» **Goal of the exercise**
Give every line below again, exactly.

···

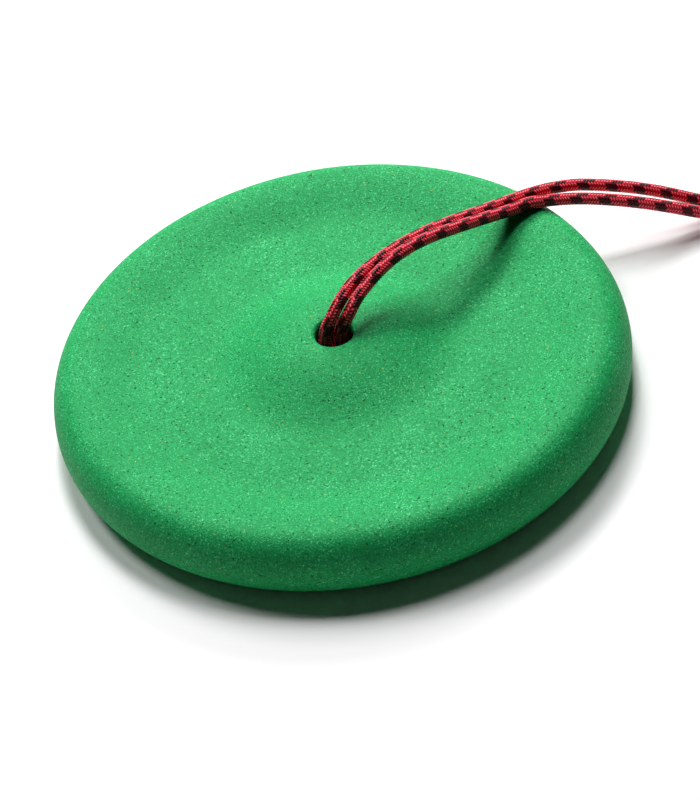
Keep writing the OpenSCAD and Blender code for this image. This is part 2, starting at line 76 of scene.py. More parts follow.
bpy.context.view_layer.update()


class Slot(Enum):
    """The record's material slots."""

    FOAM = "seat_foam"
    CORE = "core_plastic"
    ROPE = "red_braid"
    TWINE = "black_twine"
    WEBBING = "black_webbing"
    PLATED = "plated_steel"
    FORGED = "forged_steel"
    DARK = "dark_steel"
    WHEEL = "wheel_aluminium"
    BEARING = "bearing_steel"
    CAGE = "cage_polymer"
    INSERT = "insert_nylon"
    BRASS = "brass"


# ---- Materials -----------------------------------------------------------------------------


def linear(colour: str) -> tuple[float, float, float, float]:
    """Turns an sRGB hex colour into linear red, green, blue and alpha.

    Args:
        colour: Six hex digits after a hash.

    Returns:
        The linear colour with alpha 1.
    """
    srgb = np.array([int(colour[i : i + 2], 16) for i in (1, 3, 5)]) / 255
    value = np.where(srgb <= 0.04045, srgb / 12.92, ((srgb + 0.055) / 1.055) ** 2.4)
    return (*map(float, value), 1.0)


def add(tree: bpy.types.NodeTree, kind: str, inputs: dict | None = None, **settings) -> bpy.types.Node:
    """Adds a shader node with its settings, values and links.

    Args:
        tree: The node tree that gets it.
        kind: The node's type without its ShaderNode prefix.
        inputs: Socket name or number to a value, a socket, or a node whose first output is used.
        **settings: Properties of the node itself.

    Returns:
        The new node.
    """
    node = tree.nodes.new("ShaderNode" + kind)
    for name, value in settings.items():
        setattr(node, name, value)
    for key, value in (inputs or {}).items():
        if isinstance(value, bpy.types.Node):
            value = value.outputs[0]
        if isinstance(value, bpy.types.NodeSocket):
            tree.links.new(value, node.inputs[key])
        else:
            node.inputs[key].default_value = value
    return node


@dataclass(frozen=True)
class Finish:
    """A surface finish: what the thing is made of and how its surface was made."""

    name: str
    slot: Slot
    colour: str
    roughness: float
    metallic: float = 0.0
    ior: float = 1.5

    def material(self) -> bpy.types.Material:
        """Gives the finish's material, made the first time it is asked for."""
        known = bpy.data.materials.get(self.name)
        if known:
            return known
        material = bpy.data.materials.new(self.name)
        material.use_nodes = True
        tree = material.node_tree
        shader = tree.nodes["Principled BSDF"]
        shader.inputs["Base Color"].default_value = linear(self.colour)
        shader.inputs["Roughness"].default_value = self.roughness
        shader.inputs["Metallic"].default_value = self.metallic
        shader.inputs["IOR"].default_value = self.ior
        self.pattern(tree, shader)
        return material

    def pattern(self, tree: bpy.types.NodeTree, shader: bpy.types.Node) -> None:
        """Draws the finish's pattern into the tree, and links it to the shader."""

    def dress(self, piece: bpy.types.Object) -> None:
        """Puts the finish on a new piece or on a carried-over CAD node."""
        if "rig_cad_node" in piece:
            for slot in piece.material_slots:
                slot.material = self.material()
        else:
            piece.data.materials.clear()
            piece.data.materials.append(self.material())


@dataclass(frozen=True)
class FoamSkin(Finish):
    """Closed-cell foam in its mould skin: satin, finely grained, with small pits painted dark as shade."""

    deep: str = "#007439"
    bright: str = "#00b55f"
    # pale is a painted highlight on the grain tops, standing in for glints on the foam.
    pale: str = "#86eab6"
    # pit is painted shade: the colour that the pits darken to.
    pit_shade: str = "#03401c"
    speck: str = "#a8b04a"
    grain: float = 0.85 * MM
    cell: float = 2.1 * MM
    pit_size: float = 1.25 * MM

    def pattern(self, tree: bpy.types.NodeTree, shader: bpy.types.Node) -> None:
        """Draws grains, coarser cells, slow clouds and rare specks, with pale grain tops painted as
        highlights and pits painted dark as shade.

        The grain of the real skin is about 0.5 mm, and it is drawn at 0.85 mm to show.
        """
        place = add(tree, "TexCoord").outputs["Object"]
        fine = add(tree, "TexNoise", {"Vector": place, "Scale": 1 / self.grain, "Detail": 2.0,
                                      "Roughness": 0.7})
        coarse = add(tree, "TexNoise", {"Vector": place, "Scale": 1 / self.cell, "Detail": 1.0})
        cloud = add(tree, "TexNoise", {"Vector": place, "Scale": 1 / 0.035, "Detail": 2.0})
        grains = add(tree, "Math", {0: coarse, 1: 0.15, 2: fine}, operation="MULTIPLY_ADD")
        mixed = add(tree, "Math", {0: cloud, 1: 0.12, 2: grains}, operation="MULTIPLY_ADD")
        tone = add(tree, "MapRange", {0: mixed, 1: 0.40, 2: 0.86, 3: 0.0, 4: 1.0})
        base = add(tree, "Mix", {0: tone, 6: linear(self.deep), 7: linear(self.bright)}, data_type="RGBA")
        # Painted highlight: the grain tops turn pale, standing in for glints on the foam.
        grain_highlight = add(tree, "MapRange", {0: mixed, 1: 0.72, 2: 0.90, 3: 0.0, 4: 0.8})
        highlighted = add(tree, "Mix", {0: grain_highlight, 6: base.outputs[2], 7: linear(self.pale)}, data_type="RGBA")
        # Painted shade: the pits darken to the pit colour, and the bump sinks them.
        cells = add(tree, "TexNoise", {"Vector": place, "Scale": 1 / self.pit_size, "Detail": 1.0})
        pits = add(tree, "MapRange", {0: cells, 1: 0.34, 2: 0.27, 3: 0.0, 4: 1.0})
        pit_shaded = add(tree, "Mix", {0: pits, 6: highlighted.outputs[2], 7: linear(self.pit_shade)}, data_type="RGBA")
        rare = add(tree, "TexNoise", {"Vector": place, "Scale": 1 / (2.2 * MM), "Detail": 2.0})
        specks = add(tree, "MapRange", {0: rare, 1: 0.71, 2: 0.75, 3: 0.0, 4: 0.6})
        final = add(tree, "Mix", {0: specks, 6: pit_shaded.outputs[2], 7: linear(self.speck)}, data_type="RGBA")
        tree.links.new(final.outputs[2], shader.inputs["Base Color"])
        height = add(tree, "Math", {0: pits, 1: -0.7, 2: grains}, operation="MULTIPLY_ADD")
        bump = add(tree, "Bump", {"Height": height, "Strength": 0.8, "Distance": 0.45 * MM})
        tree.links.new(bump.outputs[0], shader.inputs["Normal"])
        shader.inputs["Specular IOR Level"].default_value = 0.22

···

» **Exercise result**
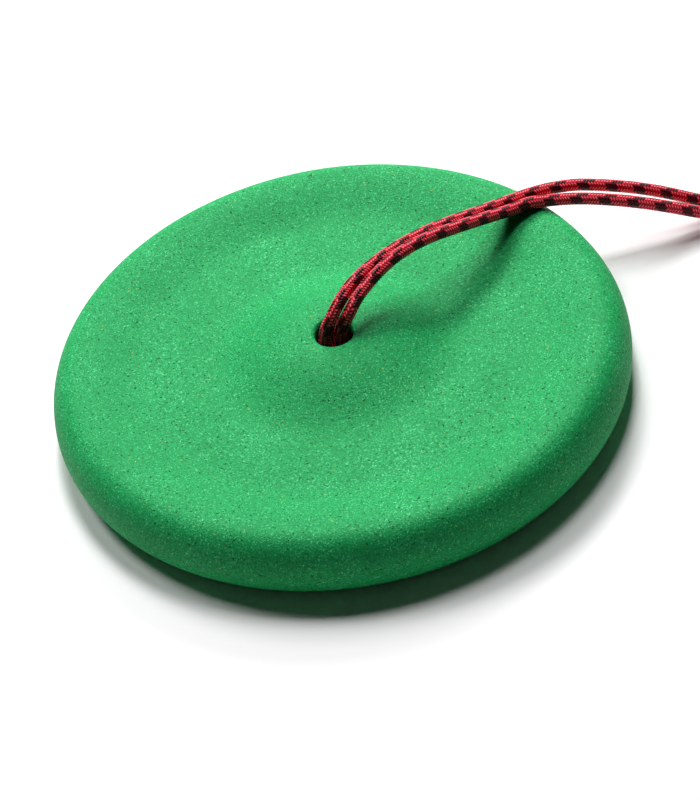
Keep writing the OpenSCAD and Blender code for this image. This is part 2, starting at line 76 of scene.py. More parts follow.
bpy.context.view_layer.update()


class Slot(Enum):
    """The record's material slots."""

    FOAM = "seat_foam"
    CORE = "core_plastic"
    ROPE = "red_braid"
    TWINE = "black_twine"
    WEBBING = "black_webbing"
    PLATED = "plated_steel"
    FORGED = "forged_steel"
    DARK = "dark_steel"
    WHEEL = "wheel_aluminium"
    BEARING = "bearing_steel"
    CAGE = "cage_polymer"
    INSERT = "insert_nylon"
    BRASS = "brass"


# ---- Materials -----------------------------------------------------------------------------


def linear(colour: str) -> tuple[float, float, float, float]:
    """Turns an sRGB hex colour into linear red, green, blue and alpha.

    Args:
        colour: Six hex digits after a hash.

    Returns:
        The linear colour with alpha 1.
    """
    srgb = np.array([int(colour[i : i + 2], 16) for i in (1, 3, 5)]) / 255
    value = np.where(srgb <= 0.04045, srgb / 12.92, ((srgb + 0.055) / 1.055) ** 2.4)
    return (*map(float, value), 1.0)


def add(tree: bpy.types.NodeTree, kind: str, inputs: dict | None = None, **settings) -> bpy.types.Node:
    """Adds a shader node with its settings, values and links.

    Args:
        tree: The node tree that gets it.
        kind: The node's type without its ShaderNode prefix.
        inputs: Socket name or number to a value, a socket, or a node whose first output is used.
        **settings: Properties of the node itself.

    Returns:
        The new node.
    """
    node = tree.nodes.new("ShaderNode" + kind)
    for name, value in settings.items():
        setattr(node, name, value)
    for key, value in (inputs or {}).items():
        if isinstance(value, bpy.types.Node):
            value = value.outputs[0]
        if isinstance(value, bpy.types.NodeSocket):
            tree.links.new(value, node.inputs[key])
        else:
            node.inputs[key].default_value = value
    return node


@dataclass(frozen=True)
class Finish:
    """A surface finish: what the thing is made of and how its surface was made."""

    name: str
    slot: Slot
    colour: str
    roughness: float
    metallic: float = 0.0
    ior: float = 1.5

    def material(self) -> bpy.types.Material:
        """Gives the finish's material, made the first time it is asked for."""
        known = bpy.data.materials.get(self.name)
        if known:
            return known
        material = bpy.data.materials.new(self.name)
        material.use_nodes = True
        tree = material.node_tree
        shader = tree.nodes["Principled BSDF"]
        shader.inputs["Base Color"].default_value = linear(self.colour)
        shader.inputs["Roughness"].default_value = self.roughness
        shader.inputs["Metallic"].default_value = self.metallic
        shader.inputs["IOR"].default_value = self.ior
        self.pattern(tree, shader)
        return material

    def pattern(self, tree: bpy.types.NodeTree, shader: bpy.types.Node) -> None:
        """Draws the finish's pattern into the tree, and links it to the shader."""

    def dress(self, piece: bpy.types.Object) -> None:
        """Puts the finish on a new piece or on a carried-over CAD node."""
        if "rig_cad_node" in piece:
            for slot in piece.material_slots:
                slot.material = self.material()
        else:
            piece.data.materials.clear()
            piece.data.materials.append(self.material())


@dataclass(frozen=True)
class FoamSkin(Finish):
    """Closed-cell foam in its mould skin: satin, finely grained, with small pits painted dark as shade."""

    deep: str = "#007439"
    bright: str = "#00b55f"
    # pale is a painted highlight on the grain tops, standing in for glints on the foam.
    pale: str = "#86eab6"
    # pit is painted shade: the colour that the pits darken to.
    pit_shade: str = "#03401c"
    speck: str = "#a8b04a"
    grain: float = 0.85 * MM
    cell: float = 2.1 * MM
    pit_size: float = 1.25 * MM

    def pattern(self, tree: bpy.types.NodeTree, shader: bpy.types.Node) -> None:
        """Draws grains, coarser cells, slow clouds and rare specks, with pale grain tops painted as
        highlights and pits painted dark as shade.

        The grain of the real skin is about 0.5 mm, and it is drawn at 0.85 mm to show.
        """
        place = add(tree, "TexCoord").outputs["Object"]
        fine = add(tree, "TexNoise", {"Vector": place, "Scale": 1 / self.grain, "Detail": 2.0,
                                      "Roughness": 0.7})
        coarse = add(tree, "TexNoise", {"Vector": place, "Scale": 1 / self.cell, "Detail": 1.0})
        cloud = add(tree, "TexNoise", {"Vector": place, "Scale": 1 / 0.035, "Detail": 2.0})
        grains = add(tree, "Math", {0: coarse, 1: 0.15, 2: fine}, operation="MULTIPLY_ADD")
        mixed = add(tree, "Math", {0: cloud, 1: 0.12, 2: grains}, operation="MULTIPLY_ADD")
        tone = add(tree, "MapRange", {0: mixed, 1: 0.40, 2: 0.86, 3: 0.0, 4: 1.0})
        base = add(tree, "Mix", {0: tone, 6: linear(self.deep), 7: linear(self.bright)}, data_type="RGBA")
        # Painted highlight: the grain tops turn pale, standing in for glints on the foam.
        grain_highlight = add(tree, "MapRange", {0: mixed, 1: 0.72, 2: 0.90, 3: 0.0, 4: 0.8})
        highlighted = add(tree, "Mix", {0: grain_highlight, 6: base.outputs[2], 7: linear(self.pale)}, data_type="RGBA")
        # Painted shade: the pits darken to the pit colour, and the bump sinks them.
        cells = add(tree, "TexNoise", {"Vector": place, "Scale": 1 / self.pit_size, "Detail": 1.0})
        pits = add(tree, "MapRange", {0: cells, 1: 0.34, 2: 0.27, 3: 0.0, 4: 1.0})
        pit_shaded = add(tree, "Mix", {0: pits, 6: highlighted.outputs[2], 7: linear(self.pit_shade)}, data_type="RGBA")
        rare = add(tree, "TexNoise", {"Vector": place, "Scale": 1 / (2.2 * MM), "Detail": 2.0})
        specks = add(tree, "MapRange", {0: rare, 1: 0.71, 2: 0.75, 3: 0.0, 4: 0.6})
        final = add(tree, "Mix", {0: specks, 6: pit_shaded.outputs[2], 7: linear(self.speck)}, data_type="RGBA")
        tree.links.new(final.outputs[2], shader.inputs["Base Color"])
        height = add(tree, "Math", {0: pits, 1: -0.7, 2: grains}, operation="MULTIPLY_ADD")
        bump = add(tree, "Bump", {"Height": height, "Strength": 0.8, "Distance": 0.45 * MM})
        tree.links.new(bump.outputs[0], shader.inputs["Normal"])
        shader.inputs["Specular IOR Level"].default_value = 0.22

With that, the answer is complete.